The public has a very poor understanding about how our courts and our criminal justice system work. Although the system constantly denies this, there really is no oversight of the system. When a member says something was so, the system takes his or her word for it. This is an excellent vehicle for corruption.
Of course, not even our courts provide for consequences when we discover such behavior. To shorten a long story a jailor assaulted George Alvarez in jail. The jailor then accused Alvarez of assaulting him. The system lied to cover the jailor’s crime up. As is typical, Mr. Alvarez was threatened with a very lengthy sentence unless he confessed to the crime in return for a much lighter sentence. Mr. Alvarez did what 97% of the defendants do; he pled guilty and went to prison.
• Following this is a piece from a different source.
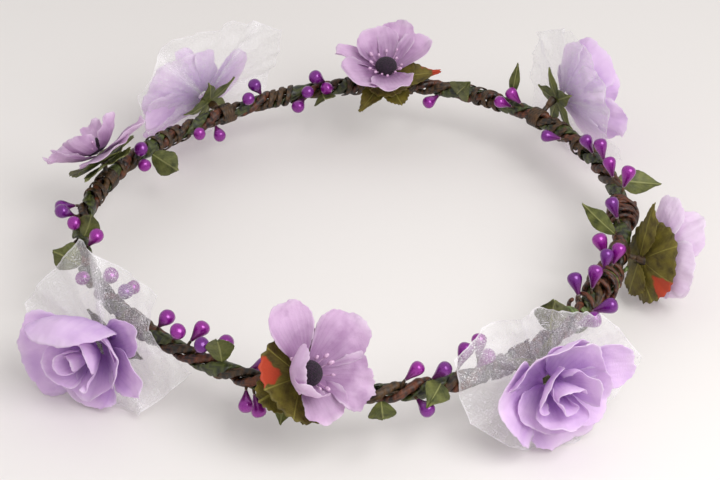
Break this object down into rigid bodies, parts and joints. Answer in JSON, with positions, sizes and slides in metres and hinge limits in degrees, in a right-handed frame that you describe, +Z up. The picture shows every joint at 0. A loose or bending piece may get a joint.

Later, evidence came forward which proved Mr. Alvarez’ innocence and the jailor’s crime. The Texas Court of Criminal Appeals declared Mr. Alvarez actually innocent.
Mr. Alvarez sued in federal court and was awarded $2 million. That would have sent a powerful message to our criminal justice system to clean up its act.
Unfortunately, the US Fifth Circuit District Court of Appeals reversed that award, stating that because Mr. Alvarez pled guilty, the criminal justice system did not have to tell the truth. This ignores that Mr. Alvarez had to plead guilty precisely because our government covered up the truth. In other words, because the government had gotten away with lying about this crime, there are no consequences.
And we wonder why we have so many wrongly convicted innocent people.